Who We Are
MESSENGER Mission News
November 26, 2008
|The International Astronomical Union (IAU) recently approved a proposal from the MESSENGER Science Team to name 15 craters on Mercury. All of the newly named craters were imaged during the mission’s first flyby of the solar system’s innermost planet in January 2008.
The IAU has been the arbiter of planetary and satellite nomenclature since its inception in 1919. In keeping with the established naming theme for craters on Mercury, all of the craters are named after famous deceased artists, musicians, or authors.
“We’re pleased that the IAU has again acted promptly to approve this new set of names for prominent craters on Mercury,” says MESSENGER Principal Investigator Sean Solomon of the Carnegie Institution of Washington. “These latest names honor a diverse suite of some of the most accomplished contributors to mankind’s higher aspirations. They also make it much easier for planetary scientists to refer to major features on Mercury in talks and publications.”
The newly named craters include:
• Amaral, after Tarsila do Amaral of Brazil, considered one of the leading Latin American modernist artists.
• Dalí, after Salvador Dalí, a Spanish painter and leader of the Surrealist Movement.
• Enwonwu, after sculptor and painter Benedict Chukwukadibia Enwonwu, the most renowned Nigerian artist of the 20th century.
• Glinka, after Mikhail Glinka, a Russian composer considered to be the “father” of genuinely Russian music.
• Hovnatanian, after Hakop Hovnatanian, an Armenian painter known for his portraits.
• Beckett, after Clarice Beckett, recognized as one of Australia's most important modernist artists.

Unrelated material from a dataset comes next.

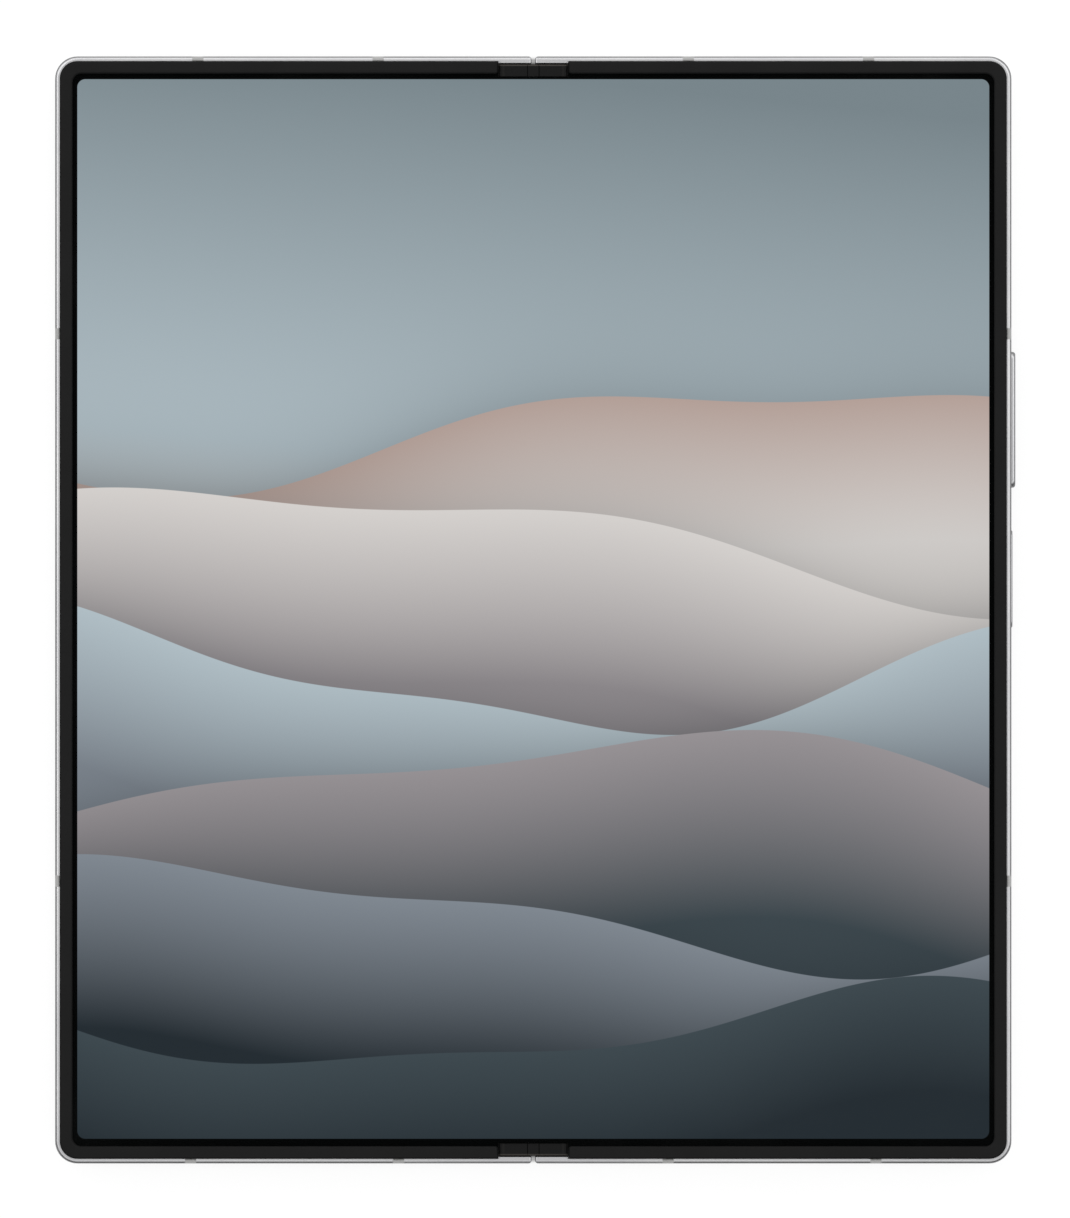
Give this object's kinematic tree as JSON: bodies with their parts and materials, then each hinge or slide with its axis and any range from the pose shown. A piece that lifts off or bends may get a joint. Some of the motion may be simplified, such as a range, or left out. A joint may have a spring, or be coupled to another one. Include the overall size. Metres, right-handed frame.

• Moody, after Ronald Moody, a self-taught, Jamaica-born sculptor and painter who found success in mid-20th-century London and Paris.
• Munch, after Edvard Munch, a Norwegian Symbolist painter, printmaker, and draftsman, perhaps most well-known for his painting The Scream.
• Navoi, after Alisher Navoi, a 15th century Uzbek poet, considered by many to be the founder of early Turkic literature.
• Nawahi, after Joseph Nawahi, a self-taught artist, lawyer, educator, publisher, member of the Hawaiian legislature for many years, and principal adviser to Hawaii’s Queen Lili'uokalani.
• Oskison, after John Milton Oskison, a Cherokee author who served as editor and editorial writer for the New York Evening Post.
• Poe, after Edgar Allan Poe, American poet, critic, editor, and author. Best known for his tales of mystery and the macabre.
• Qi Baishi, after Qi Baishi, a renowned Chinese painter known for his whimsical water colors.
• Raden Saleh, after Raden Saleh, a 19th century Javanese naturalist painter considered to be the first modern artist from what is now Indonesia.
• Sher-Gil, after Amrita Sher-Gil, an eminent Indian painter, today considered an important female painter of 20th-century India.
“It was quite enjoyable to consider candidate names from among the world's most accomplished people in the arts and humanities,” says MESSENGER Participating Scientist Dave Blewett, of the Johns Hopkins University Applied Physics Laboratory, in Laurel, Md. “It's also gratifying to have the IAU approve names that have meaning to the team members. For example, the crater Poe (named for Edgar Allan Poe) was a popular choice, as he happens to be a local favorite because of his Baltimore ties.
“Having names for many of the prominent craters will help us to remember and discuss specific locations in this previously ‘undiscovered country,’” adds Blewett.
An image of Mercury showing the locations of the newly named features is available online at http://messenger.jhuapl.edu/gallery/sciencePhotos/image.php?gallery_id=2&image_id=276.
The addition of these craters, along with the 12 features named in April, brings the total to 27 newly named surface features for Mercury in 2008. In September 2009 MESSENGER will complete a third and final flyby of Mercury before becoming the first spacecraft to orbit the planet, beginning in March 2011.
MESSENGER (MErcury Surface, Space ENvironment, GEochemistry, and Ranging) is a NASA-sponsored scientific investigation of the planet Mercury and the first space mission designed to orbit the planet closest to the Sun. The MESSENGER spacecraft launched on August 3, 2004, and after flybys of Earth, Venus, and Mercury will start a yearlong study of its target planet in March 2011. Dr. Sean C. Solomon, of the Carnegie Institution of Washington, leads the mission as Principal Investigator. The Johns Hopkins University Applied Physics Laboratory built and operates the MESSENGER spacecraft and manages this Discovery-class mission for NASA.